Start of Data segment

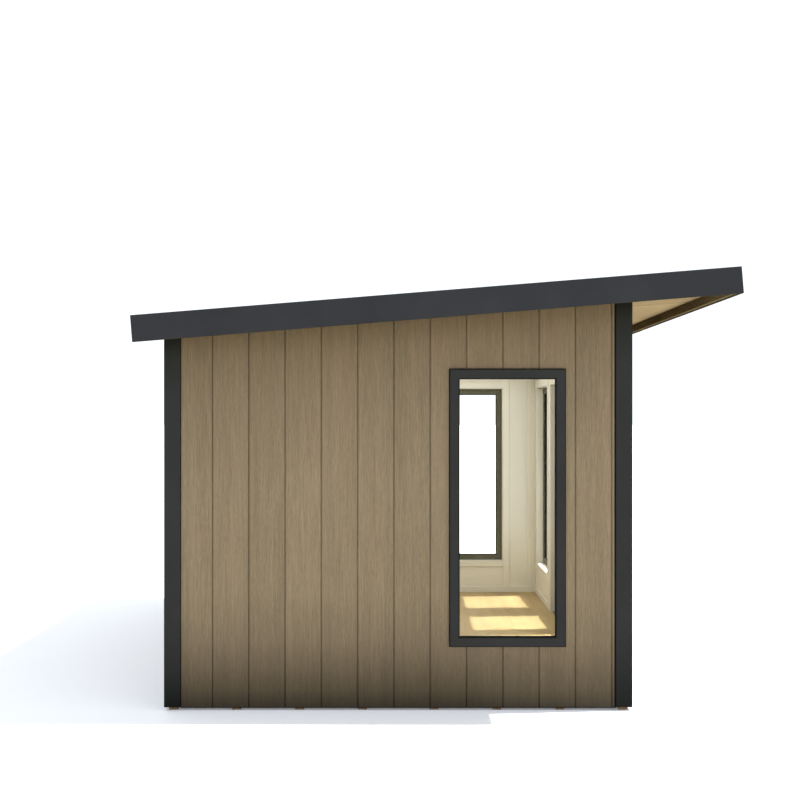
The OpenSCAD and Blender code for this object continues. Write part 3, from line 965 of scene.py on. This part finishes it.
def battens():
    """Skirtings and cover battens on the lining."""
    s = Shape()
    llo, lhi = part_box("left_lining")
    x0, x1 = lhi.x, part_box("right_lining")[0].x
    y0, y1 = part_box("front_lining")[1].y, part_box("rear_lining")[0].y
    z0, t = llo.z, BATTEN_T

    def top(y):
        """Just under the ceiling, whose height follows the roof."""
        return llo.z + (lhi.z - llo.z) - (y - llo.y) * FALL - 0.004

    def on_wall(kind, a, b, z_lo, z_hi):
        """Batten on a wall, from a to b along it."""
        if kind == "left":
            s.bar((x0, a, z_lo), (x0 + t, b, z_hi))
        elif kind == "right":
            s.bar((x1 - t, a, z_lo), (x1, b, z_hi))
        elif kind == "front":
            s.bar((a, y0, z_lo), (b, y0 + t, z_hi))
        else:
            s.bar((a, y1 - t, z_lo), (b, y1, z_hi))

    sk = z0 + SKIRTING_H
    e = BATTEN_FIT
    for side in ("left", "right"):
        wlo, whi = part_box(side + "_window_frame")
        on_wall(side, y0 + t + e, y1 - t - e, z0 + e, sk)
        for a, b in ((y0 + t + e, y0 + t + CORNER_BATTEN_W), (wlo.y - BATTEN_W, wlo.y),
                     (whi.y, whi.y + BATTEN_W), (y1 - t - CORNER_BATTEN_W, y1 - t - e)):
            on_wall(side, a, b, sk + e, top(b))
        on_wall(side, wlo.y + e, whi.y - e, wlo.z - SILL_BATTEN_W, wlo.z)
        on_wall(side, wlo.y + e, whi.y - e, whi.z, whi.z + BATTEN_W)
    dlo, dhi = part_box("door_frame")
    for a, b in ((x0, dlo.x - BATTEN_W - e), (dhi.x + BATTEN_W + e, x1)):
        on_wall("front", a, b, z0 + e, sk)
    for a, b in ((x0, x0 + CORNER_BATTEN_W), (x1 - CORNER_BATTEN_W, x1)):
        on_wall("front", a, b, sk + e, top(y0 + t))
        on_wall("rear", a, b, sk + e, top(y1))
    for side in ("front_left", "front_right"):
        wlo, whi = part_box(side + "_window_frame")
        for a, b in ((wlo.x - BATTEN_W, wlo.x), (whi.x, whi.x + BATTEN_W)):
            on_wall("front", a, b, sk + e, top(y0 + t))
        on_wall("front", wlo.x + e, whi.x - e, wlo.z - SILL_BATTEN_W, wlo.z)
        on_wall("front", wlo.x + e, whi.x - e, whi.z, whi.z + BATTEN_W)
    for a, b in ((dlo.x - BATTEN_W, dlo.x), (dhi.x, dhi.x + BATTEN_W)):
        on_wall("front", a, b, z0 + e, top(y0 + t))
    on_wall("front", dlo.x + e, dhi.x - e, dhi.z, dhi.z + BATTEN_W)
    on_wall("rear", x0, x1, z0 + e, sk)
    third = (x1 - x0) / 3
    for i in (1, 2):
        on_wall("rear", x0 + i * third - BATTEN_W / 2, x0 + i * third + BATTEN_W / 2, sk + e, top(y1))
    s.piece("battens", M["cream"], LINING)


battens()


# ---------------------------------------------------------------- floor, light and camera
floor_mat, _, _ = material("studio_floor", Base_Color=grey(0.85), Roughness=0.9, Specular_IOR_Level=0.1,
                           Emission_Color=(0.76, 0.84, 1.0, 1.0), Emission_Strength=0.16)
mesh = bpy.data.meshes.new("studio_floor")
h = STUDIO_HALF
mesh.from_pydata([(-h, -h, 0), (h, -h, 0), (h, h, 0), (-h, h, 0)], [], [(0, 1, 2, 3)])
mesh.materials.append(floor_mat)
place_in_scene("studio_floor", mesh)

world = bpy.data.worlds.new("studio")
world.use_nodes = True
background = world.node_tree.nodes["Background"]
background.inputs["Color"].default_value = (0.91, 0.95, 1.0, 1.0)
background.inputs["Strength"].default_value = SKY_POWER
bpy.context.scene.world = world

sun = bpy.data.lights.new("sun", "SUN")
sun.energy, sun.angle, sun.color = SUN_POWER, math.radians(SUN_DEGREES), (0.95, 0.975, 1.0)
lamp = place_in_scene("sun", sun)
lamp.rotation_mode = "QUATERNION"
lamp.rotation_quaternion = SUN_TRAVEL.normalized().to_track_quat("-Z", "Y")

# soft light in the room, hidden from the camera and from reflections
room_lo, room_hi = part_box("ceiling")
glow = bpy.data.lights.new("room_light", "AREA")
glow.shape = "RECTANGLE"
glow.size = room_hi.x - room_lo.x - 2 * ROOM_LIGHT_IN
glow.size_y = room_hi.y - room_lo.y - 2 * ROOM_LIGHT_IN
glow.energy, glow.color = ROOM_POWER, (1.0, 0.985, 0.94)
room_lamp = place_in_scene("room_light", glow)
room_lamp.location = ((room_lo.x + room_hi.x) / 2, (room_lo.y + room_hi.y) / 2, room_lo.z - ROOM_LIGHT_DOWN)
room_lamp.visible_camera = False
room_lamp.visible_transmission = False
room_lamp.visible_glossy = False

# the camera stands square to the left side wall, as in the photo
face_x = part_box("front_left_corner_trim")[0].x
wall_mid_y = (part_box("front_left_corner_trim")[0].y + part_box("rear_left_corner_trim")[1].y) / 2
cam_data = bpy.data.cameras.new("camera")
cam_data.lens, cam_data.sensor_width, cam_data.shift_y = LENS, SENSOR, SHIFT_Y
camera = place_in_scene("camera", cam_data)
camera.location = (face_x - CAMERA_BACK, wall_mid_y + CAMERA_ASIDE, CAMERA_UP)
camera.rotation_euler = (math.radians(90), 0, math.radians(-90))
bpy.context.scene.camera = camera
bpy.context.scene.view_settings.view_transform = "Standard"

End of Data segment

§ Given problem: Reproduce all of the material above word for word.

§ Solution for this exercise:
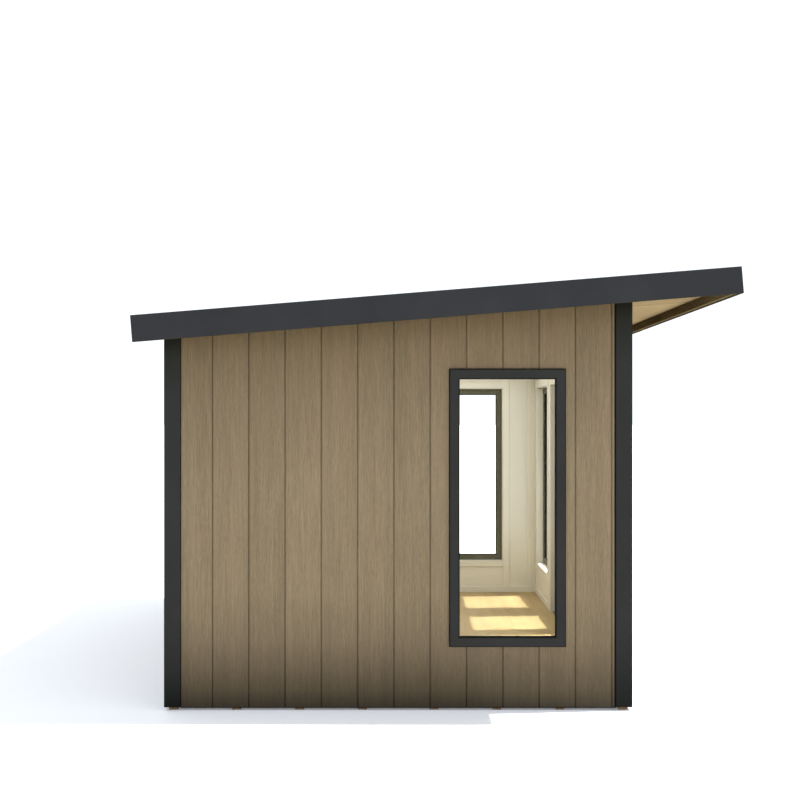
The OpenSCAD and Blender code for this object continues. Write part 3, from line 965 of scene.py on. This part finishes it.
def battens():
    """Skirtings and cover battens on the lining."""
    s = Shape()
    llo, lhi = part_box("left_lining")
    x0, x1 = lhi.x, part_box("right_lining")[0].x
    y0, y1 = part_box("front_lining")[1].y, part_box("rear_lining")[0].y
    z0, t = llo.z, BATTEN_T

    def top(y):
        """Just under the ceiling, whose height follows the roof."""
        return llo.z + (lhi.z - llo.z) - (y - llo.y) * FALL - 0.004

    def on_wall(kind, a, b, z_lo, z_hi):
        """Batten on a wall, from a to b along it."""
        if kind == "left":
            s.bar((x0, a, z_lo), (x0 + t, b, z_hi))
        elif kind == "right":
            s.bar((x1 - t, a, z_lo), (x1, b, z_hi))
        elif kind == "front":
            s.bar((a, y0, z_lo), (b, y0 + t, z_hi))
        else:
            s.bar((a, y1 - t, z_lo), (b, y1, z_hi))

    sk = z0 + SKIRTING_H
    e = BATTEN_FIT
    for side in ("left", "right"):
        wlo, whi = part_box(side + "_window_frame")
        on_wall(side, y0 + t + e, y1 - t - e, z0 + e, sk)
        for a, b in ((y0 + t + e, y0 + t + CORNER_BATTEN_W), (wlo.y - BATTEN_W, wlo.y),
                     (whi.y, whi.y + BATTEN_W), (y1 - t - CORNER_BATTEN_W, y1 - t - e)):
            on_wall(side, a, b, sk + e, top(b))
        on_wall(side, wlo.y + e, whi.y - e, wlo.z - SILL_BATTEN_W, wlo.z)
        on_wall(side, wlo.y + e, whi.y - e, whi.z, whi.z + BATTEN_W)
    dlo, dhi = part_box("door_frame")
    for a, b in ((x0, dlo.x - BATTEN_W - e), (dhi.x + BATTEN_W + e, x1)):
        on_wall("front", a, b, z0 + e, sk)
    for a, b in ((x0, x0 + CORNER_BATTEN_W), (x1 - CORNER_BATTEN_W, x1)):
        on_wall("front", a, b, sk + e, top(y0 + t))
        on_wall("rear", a, b, sk + e, top(y1))
    for side in ("front_left", "front_right"):
        wlo, whi = part_box(side + "_window_frame")
        for a, b in ((wlo.x - BATTEN_W, wlo.x), (whi.x, whi.x + BATTEN_W)):
            on_wall("front", a, b, sk + e, top(y0 + t))
        on_wall("front", wlo.x + e, whi.x - e, wlo.z - SILL_BATTEN_W, wlo.z)
        on_wall("front", wlo.x + e, whi.x - e, whi.z, whi.z + BATTEN_W)
    for a, b in ((dlo.x - BATTEN_W, dlo.x), (dhi.x, dhi.x + BATTEN_W)):
        on_wall("front", a, b, z0 + e, top(y0 + t))
    on_wall("front", dlo.x + e, dhi.x - e, dhi.z, dhi.z + BATTEN_W)
    on_wall("rear", x0, x1, z0 + e, sk)
    third = (x1 - x0) / 3
    for i in (1, 2):
        on_wall("rear", x0 + i * third - BATTEN_W / 2, x0 + i * third + BATTEN_W / 2, sk + e, top(y1))
    s.piece("battens", M["cream"], LINING)


battens()


# ---------------------------------------------------------------- floor, light and camera
floor_mat, _, _ = material("studio_floor", Base_Color=grey(0.85), Roughness=0.9, Specular_IOR_Level=0.1,
                           Emission_Color=(0.76, 0.84, 1.0, 1.0), Emission_Strength=0.16)
mesh = bpy.data.meshes.new("studio_floor")
h = STUDIO_HALF
mesh.from_pydata([(-h, -h, 0), (h, -h, 0), (h, h, 0), (-h, h, 0)], [], [(0, 1, 2, 3)])
mesh.materials.append(floor_mat)
place_in_scene("studio_floor", mesh)

world = bpy.data.worlds.new("studio")
world.use_nodes = True
background = world.node_tree.nodes["Background"]
background.inputs["Color"].default_value = (0.91, 0.95, 1.0, 1.0)
background.inputs["Strength"].default_value = SKY_POWER
bpy.context.scene.world = world

sun = bpy.data.lights.new("sun", "SUN")
sun.energy, sun.angle, sun.color = SUN_POWER, math.radians(SUN_DEGREES), (0.95, 0.975, 1.0)
lamp = place_in_scene("sun", sun)
lamp.rotation_mode = "QUATERNION"
lamp.rotation_quaternion = SUN_TRAVEL.normalized().to_track_quat("-Z", "Y")

# soft light in the room, hidden from the camera and from reflections
room_lo, room_hi = part_box("ceiling")
glow = bpy.data.lights.new("room_light", "AREA")
glow.shape = "RECTANGLE"
glow.size = room_hi.x - room_lo.x - 2 * ROOM_LIGHT_IN
glow.size_y = room_hi.y - room_lo.y - 2 * ROOM_LIGHT_IN
glow.energy, glow.color = ROOM_POWER, (1.0, 0.985, 0.94)
room_lamp = place_in_scene("room_light", glow)
room_lamp.location = ((room_lo.x + room_hi.x) / 2, (room_lo.y + room_hi.y) / 2, room_lo.z - ROOM_LIGHT_DOWN)
room_lamp.visible_camera = False
room_lamp.visible_transmission = False
room_lamp.visible_glossy = False

# the camera stands square to the left side wall, as in the photo
face_x = part_box("front_left_corner_trim")[0].x
wall_mid_y = (part_box("front_left_corner_trim")[0].y + part_box("rear_left_corner_trim")[1].y) / 2
cam_data = bpy.data.cameras.new("camera")
cam_data.lens, cam_data.sensor_width, cam_data.shift_y = LENS, SENSOR, SHIFT_Y
camera = place_in_scene("camera", cam_data)
camera.location = (face_x - CAMERA_BACK, wall_mid_y + CAMERA_ASIDE, CAMERA_UP)
camera.rotation_euler = (math.radians(90), 0, math.radians(-90))
bpy.context.scene.camera = camera
bpy.context.scene.view_settings.view_transform = "Standard"